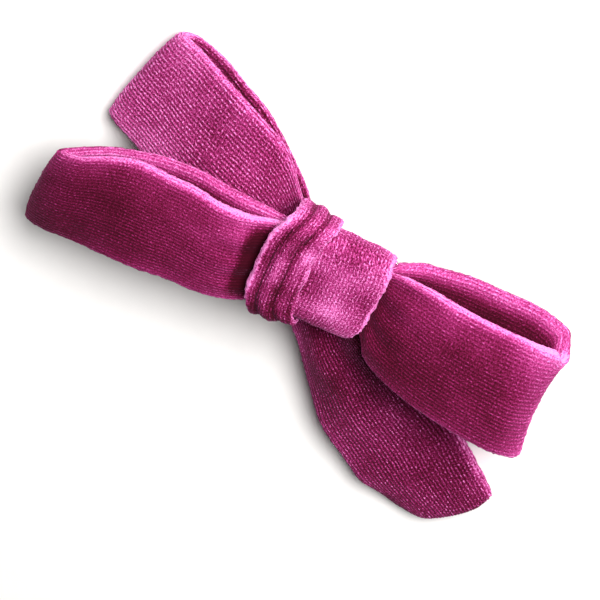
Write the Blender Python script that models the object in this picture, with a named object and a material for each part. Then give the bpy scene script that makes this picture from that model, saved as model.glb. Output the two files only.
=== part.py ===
"""Velvet bow barrette: a crossed pair of velvet loops held by a wrapped knot band, sewn on a French barrette clip.

Frame: +Z up through the face of the bow, +X along the front bow and the clip, origin at the middle of the
footprint on the surface it lies on. Metres. The route tables below are in millimetres from the knot's middle.
"""
from math import cos, pi, radians, sin, sqrt

import bmesh
import bpy
import numpy as np

# ---------------------------------------------------------------- driving dimensions (mm unless said)
ORIGIN = (3.45, 16.1, 0.0)      # knot middle in the part's frame
STRIP_THICK = 2.3               # velvet tube, pressed flat
STRIP_THICK_KNOT = 1.6          # the same under the knot
CROWN_TOP, CROWN_UNDER = 0.8, 0.2
CLIP_Y = -6.4                   # clip's centre line
KNOT_Y = -0.5                   # knot band's centre line
BASE_LEN, BASE_WIDTH, BASE_THICK = 65.0, 8.0, 0.8
BASE_TOP_MID, BASE_RISE, BASE_BEND = 11.2, 3.4, 26.0
FELT_LEN, FELT_WIDTH, FELT_THICK = 52.0, 8.0, 0.7
PIN_X, PIN_Z, PIN_R = -31.2, 4.6, 0.75
BORE_R = 1.05
ARM_THICK, ARM_WIDTH = 0.9, 5.6
SPRING_THICK, SPRING_WIDTH = 0.4, 5.0
CATCH_X, CATCH_HALF = 29.8, 1.2
GAP = 0.3

# Route of each strip round its two loops: x, y, z of its middle, heading of its width, lean of its width, half width.
FRONT_ROUTE = (
    # right loop, out on top
    (0.0, -0.5, 22.9, 90, 0, 7.3),
    (11.0, -0.7, 22.7, 88, 0, 7.4),
    (14.3, -2.4, 23.6, 88, 0, 10.1),
    (19.0, -3.0, 24.9, 87, 0, 11.4),
    (25.5, -3.9, 26.0, 88, 0, 12.1),
    (32.5, -4.8, 26.0, 89, 0, 12.6),
    (39.0, -5.6, 25.3, 91, 0, 13.0),
    (44.6, -6.3, 24.0, 92, 0, 13.2),
    (48.5, -6.9, 20.9, 91, 0, 13.1),
    # and back underneath
    (47.3, -5.0, 17.5, 89, 0, 13.0),
    (41.5, -3.5, 16.2, 88, 0, 12.9),
    (31.5, -3.2, 15.9, 87, 0, 12.6),
    (25.0, -2.6, 16.2, 87, 0, 11.9),
    (19.0, -1.9, 17.5, 88, 0, 10.5),
    (16.0, -1.2, 19.2, 89, 0, 9.3),
    (11.0, -0.6, 21.0, 90, 0, 7.4),
    (0.0, -0.5, 21.0, 90, 0, 7.3),
    # left loop, out underneath
    (-7.8, -0.7, 20.9, 91, 0, 7.4),
    (-11.5, -1.6, 20.8, 93, 0, 8.6),
    (-17.0, -3.5, 19.8, 95, 0, 10.2),
    (-22.0, -4.0, 19.4, 97, 0, 10.8),
    (-27.5, -4.0, 19.0, 99, 0, 11.2),
    (-34.0, -5.0, 18.4, 101, 0, 11.4),
    (-40.0, -6.5, 17.8, 100, 3, 11.4),
    (-47.0, -8.5, 16.6, 94, 10, 11.2),
    (-55.5, -11.0, 18.0, 84, 15, 10.8),
    # and back on top
    (-52.0, -9.0, 21.4, 84, 12, 10.8),
    (-46.0, -6.5, 22.8, 88, 7, 11.2),
    (-40.0, -5.0, 23.8, 91, 2, 11.4),
    (-33.0, -4.5, 24.4, 92, 0, 11.0),
    (-27.5, -4.0, 24.6, 94, 0, 10.6),
    (-22.0, -4.2, 24.8, 93, 0, 10.1),
    (-16.5, -3.7, 24.4, 93, 0, 9.9),
    (-11.5, -2.5, 23.2, 92, 0, 9.4),
    (-7.8, -0.7, 22.9, 91, 0, 7.4),
)
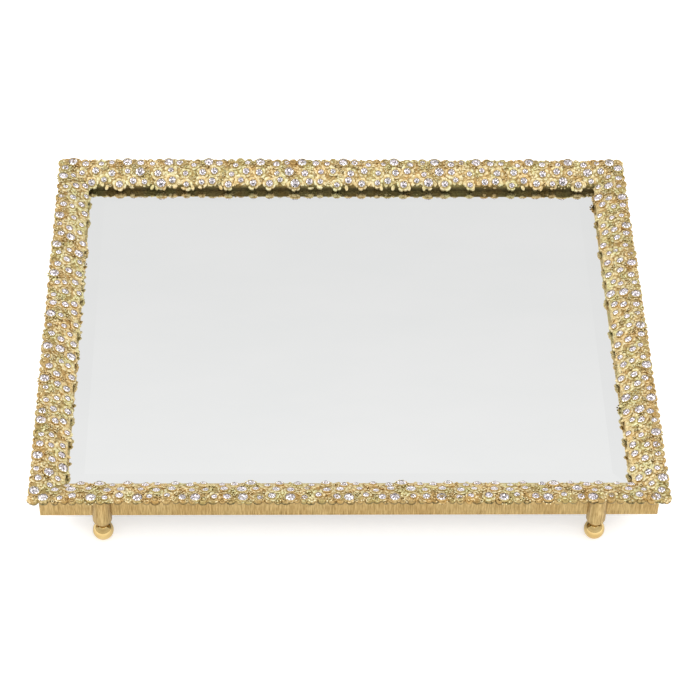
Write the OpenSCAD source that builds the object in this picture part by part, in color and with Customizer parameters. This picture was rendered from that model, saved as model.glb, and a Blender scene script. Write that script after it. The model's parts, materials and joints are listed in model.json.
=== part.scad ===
// Footed mirror tray for a dresser: four jewelled cast rails on a brushed metal box,
// a bevelled mirror inside, and four half-round legs on ball feet.
// The origin is on the floor under the middle of the tray, +X is the width, +Y the depth
// with the back at +Y, and +Z is up. All sizes are in millimetres.

/* [Tray] */
// Overall width over the scalloped rails
tray_w = 382; // [300:1:460]
// Overall depth over the scalloped rails
tray_d = 306; // [240:1:380]
// Height of the rails' underside above the floor
rail_base_z = 36.4; // [35:0.1:42]

/* [Jewelled rails] */
// Width of a rail in plan
rail_w = 22; // [21:0.5:26]
// Distance of the scallops' roots inside the overall edge
scallop_depth = 0.8; // [0.4:0.1:1.2]
// Radius of one scallop
scallop_r = 3.2; // [2.6:0.1:3.6]
// Distance between scallops along a rail
scallop_pitch = 7.6; // [7:0.1:10]

/* [Crystals] */
// Diameter of the small stones
small_stone_d = 3.5; // [3:0.1:4]
// Diameter of the medium stones
medium_stone_d = 4.4; // [4:0.1:4.8]
// Diameter of the large stones
large_stone_d = 5.8; // [5:0.1:5.8]
// Distance between stones along the outer row
outer_pitch = 9; // [8.8:0.1:12]
// Distance between stones along the middle row
middle_pitch = 9.8; // [9:0.1:12]
// Distance between stones along the inner row
inner_pitch = 9; // [8.8:0.1:12]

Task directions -
Report all lines of the data above that include the string "this".

Task solution -
Write the Blender Python script that models the object in this picture, with a named object and a material for each part. Then give the bpy scene script that makes this picture from that model, saved as model.glb. Output the two files only.
Write the OpenSCAD source that builds the object in this picture part by part, in color and with Customizer parameters. This picture was rendered from that model, saved as model.glb, and a Blender scene script. Write that script after it. The model's parts, materials and joints are listed in model.json.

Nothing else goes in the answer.